### Information provided
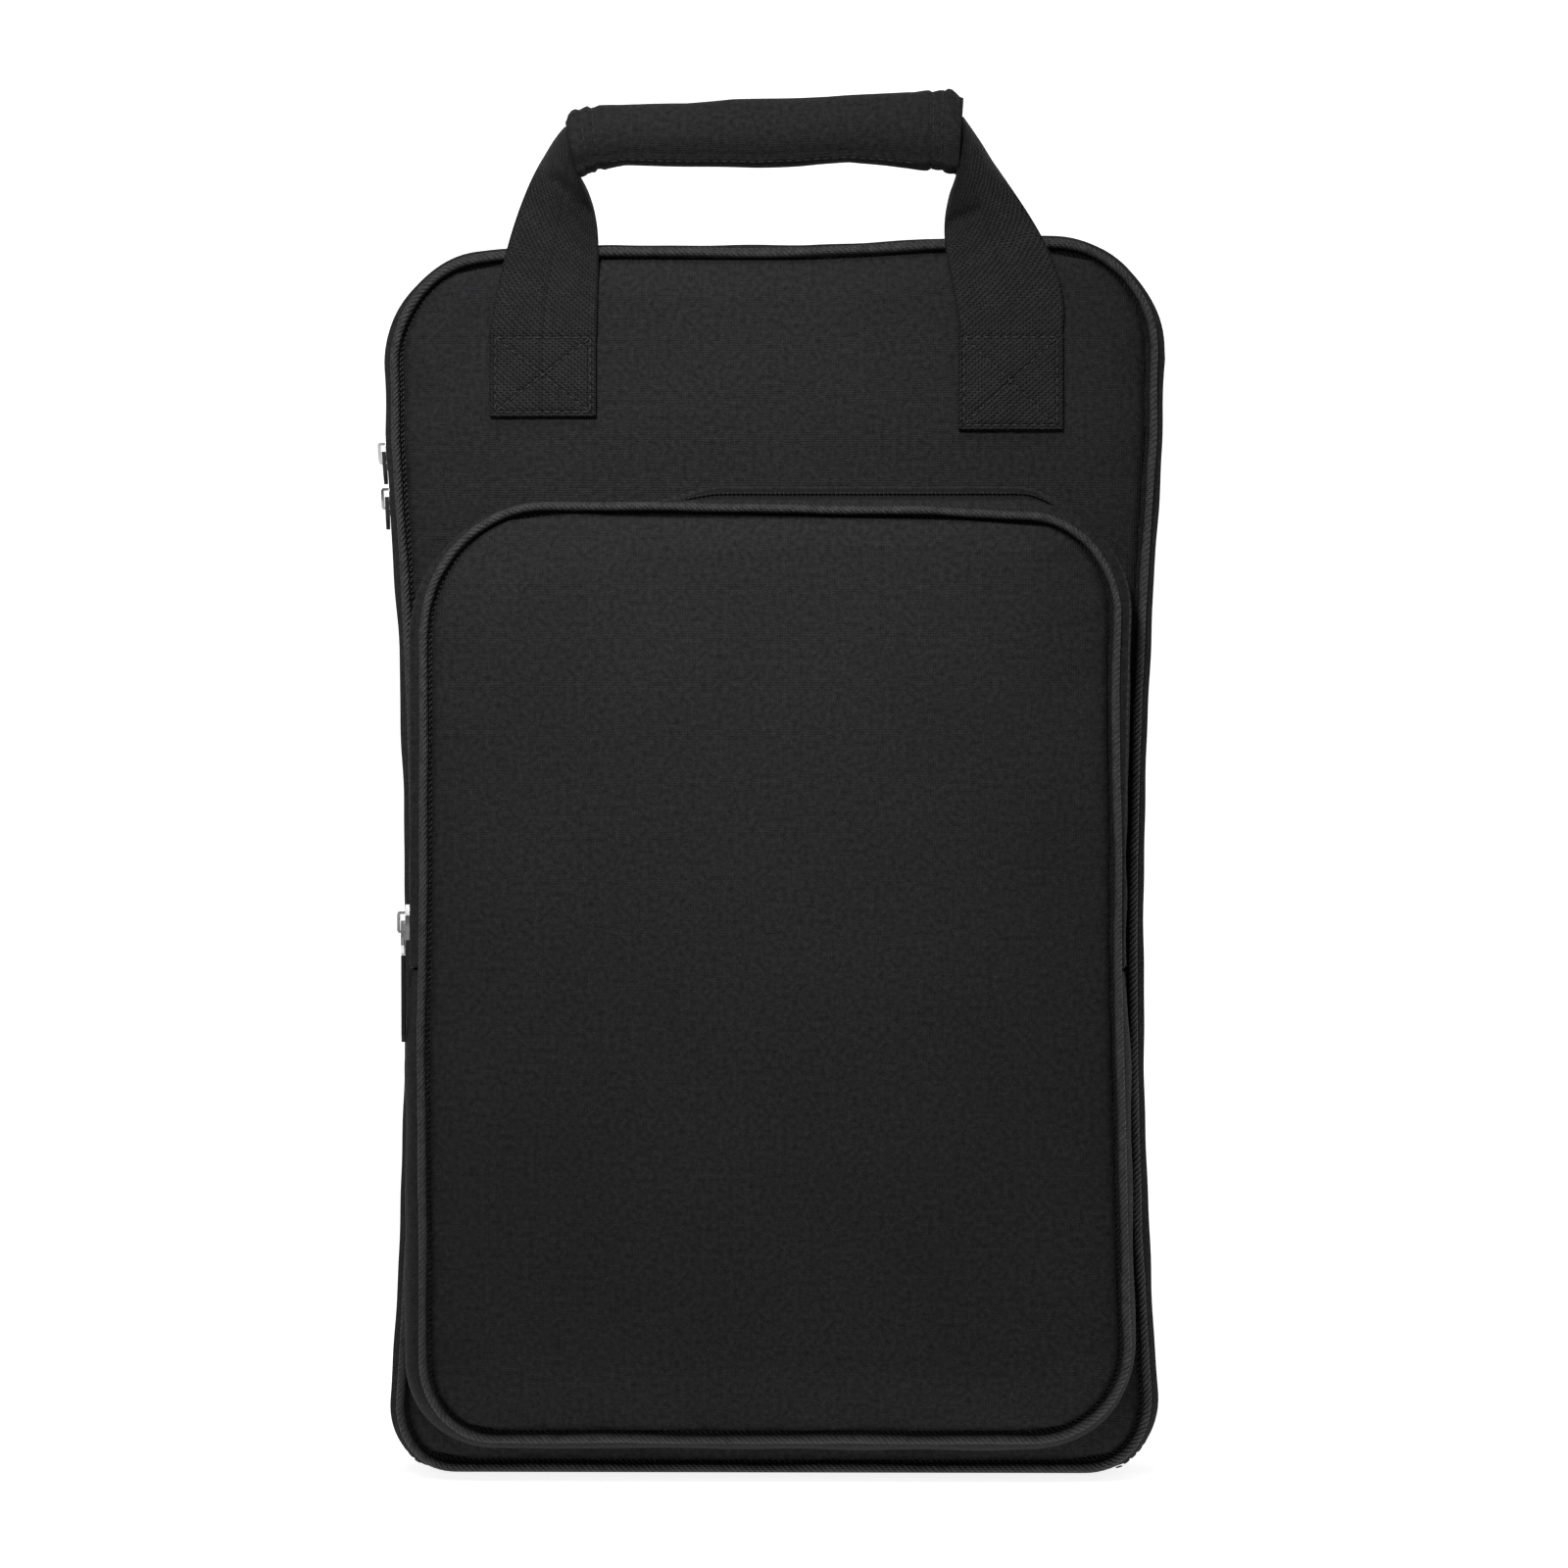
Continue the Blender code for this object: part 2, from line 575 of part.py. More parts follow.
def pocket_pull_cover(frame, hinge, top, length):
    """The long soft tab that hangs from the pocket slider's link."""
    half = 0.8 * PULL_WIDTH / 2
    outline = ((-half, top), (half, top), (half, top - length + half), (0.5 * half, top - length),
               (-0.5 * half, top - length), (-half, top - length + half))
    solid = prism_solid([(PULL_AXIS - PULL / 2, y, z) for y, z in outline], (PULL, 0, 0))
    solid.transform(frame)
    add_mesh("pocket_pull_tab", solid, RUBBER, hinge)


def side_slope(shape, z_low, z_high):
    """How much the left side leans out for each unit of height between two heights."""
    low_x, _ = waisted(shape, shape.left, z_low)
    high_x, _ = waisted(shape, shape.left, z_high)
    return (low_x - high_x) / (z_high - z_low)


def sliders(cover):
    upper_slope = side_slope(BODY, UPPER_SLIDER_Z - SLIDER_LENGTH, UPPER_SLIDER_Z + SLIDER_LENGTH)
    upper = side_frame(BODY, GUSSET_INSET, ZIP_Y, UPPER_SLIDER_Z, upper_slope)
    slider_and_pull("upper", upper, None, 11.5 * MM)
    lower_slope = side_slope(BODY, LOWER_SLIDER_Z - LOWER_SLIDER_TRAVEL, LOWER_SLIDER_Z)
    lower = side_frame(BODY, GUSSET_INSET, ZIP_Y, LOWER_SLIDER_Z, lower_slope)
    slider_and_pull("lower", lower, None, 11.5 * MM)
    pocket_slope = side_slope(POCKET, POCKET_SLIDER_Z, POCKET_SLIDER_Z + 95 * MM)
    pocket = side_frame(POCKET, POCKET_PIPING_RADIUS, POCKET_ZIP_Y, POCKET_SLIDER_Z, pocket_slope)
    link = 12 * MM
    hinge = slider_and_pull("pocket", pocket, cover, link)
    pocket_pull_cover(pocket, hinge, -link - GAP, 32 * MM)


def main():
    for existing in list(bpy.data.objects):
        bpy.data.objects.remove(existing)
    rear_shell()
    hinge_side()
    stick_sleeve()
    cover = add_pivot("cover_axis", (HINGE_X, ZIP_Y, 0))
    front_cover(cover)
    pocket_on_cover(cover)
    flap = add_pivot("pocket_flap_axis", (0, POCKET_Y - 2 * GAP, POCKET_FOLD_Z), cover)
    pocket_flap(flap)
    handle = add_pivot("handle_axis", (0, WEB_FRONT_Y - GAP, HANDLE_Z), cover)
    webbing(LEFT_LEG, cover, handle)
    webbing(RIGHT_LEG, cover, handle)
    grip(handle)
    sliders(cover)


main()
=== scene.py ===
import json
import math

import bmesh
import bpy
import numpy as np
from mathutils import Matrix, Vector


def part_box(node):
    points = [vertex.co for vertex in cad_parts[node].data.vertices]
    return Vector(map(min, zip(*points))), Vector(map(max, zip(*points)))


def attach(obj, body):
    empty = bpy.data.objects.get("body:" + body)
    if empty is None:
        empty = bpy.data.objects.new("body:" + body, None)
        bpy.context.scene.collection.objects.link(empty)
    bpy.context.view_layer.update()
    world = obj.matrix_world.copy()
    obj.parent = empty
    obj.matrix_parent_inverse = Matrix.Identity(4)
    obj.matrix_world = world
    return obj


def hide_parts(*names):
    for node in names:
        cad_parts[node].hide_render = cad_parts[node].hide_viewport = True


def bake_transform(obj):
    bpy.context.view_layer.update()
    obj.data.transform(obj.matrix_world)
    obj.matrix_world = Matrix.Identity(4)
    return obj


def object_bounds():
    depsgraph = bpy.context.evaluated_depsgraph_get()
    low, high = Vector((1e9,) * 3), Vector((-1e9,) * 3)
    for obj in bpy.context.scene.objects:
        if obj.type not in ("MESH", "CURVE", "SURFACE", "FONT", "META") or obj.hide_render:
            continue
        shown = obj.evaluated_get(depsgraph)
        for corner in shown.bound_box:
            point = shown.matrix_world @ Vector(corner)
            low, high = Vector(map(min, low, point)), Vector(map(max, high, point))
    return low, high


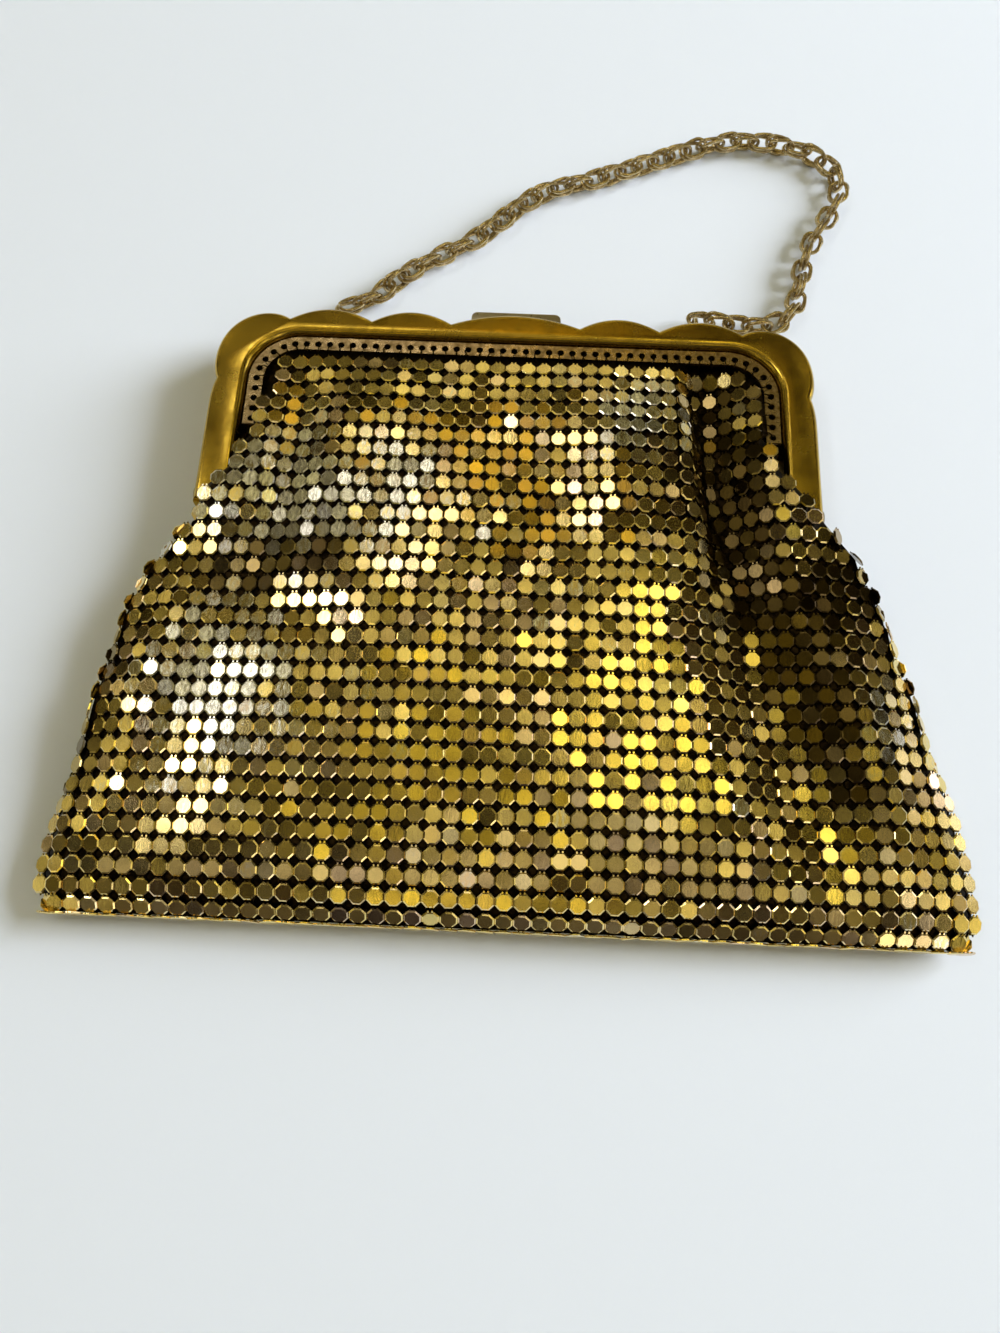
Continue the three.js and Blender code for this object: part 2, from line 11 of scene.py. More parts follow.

### Task goal
Reproduce exactly the lines from the line with "stick_sleeve()" through the line with "zip(*points))), Vector(map(max, zip(*points)))", both end lines included, and only those lines.

### Correct result
    stick_sleeve()
    cover = add_pivot("cover_axis", (HINGE_X, ZIP_Y, 0))
    front_cover(cover)
    pocket_on_cover(cover)
    flap = add_pivot("pocket_flap_axis", (0, POCKET_Y - 2 * GAP, POCKET_FOLD_Z), cover)
    pocket_flap(flap)
    handle = add_pivot("handle_axis", (0, WEB_FRONT_Y - GAP, HANDLE_Z), cover)
    webbing(LEFT_LEG, cover, handle)
    webbing(RIGHT_LEG, cover, handle)
    grip(handle)
    sliders(cover)


main()
=== scene.py ===
import json
import math

import bmesh
import bpy
import numpy as np
from mathutils import Matrix, Vector


def part_box(node):
    points = [vertex.co for vertex in cad_parts[node].data.vertices]
    return Vector(map(min, zip(*points))), Vector(map(max, zip(*points)))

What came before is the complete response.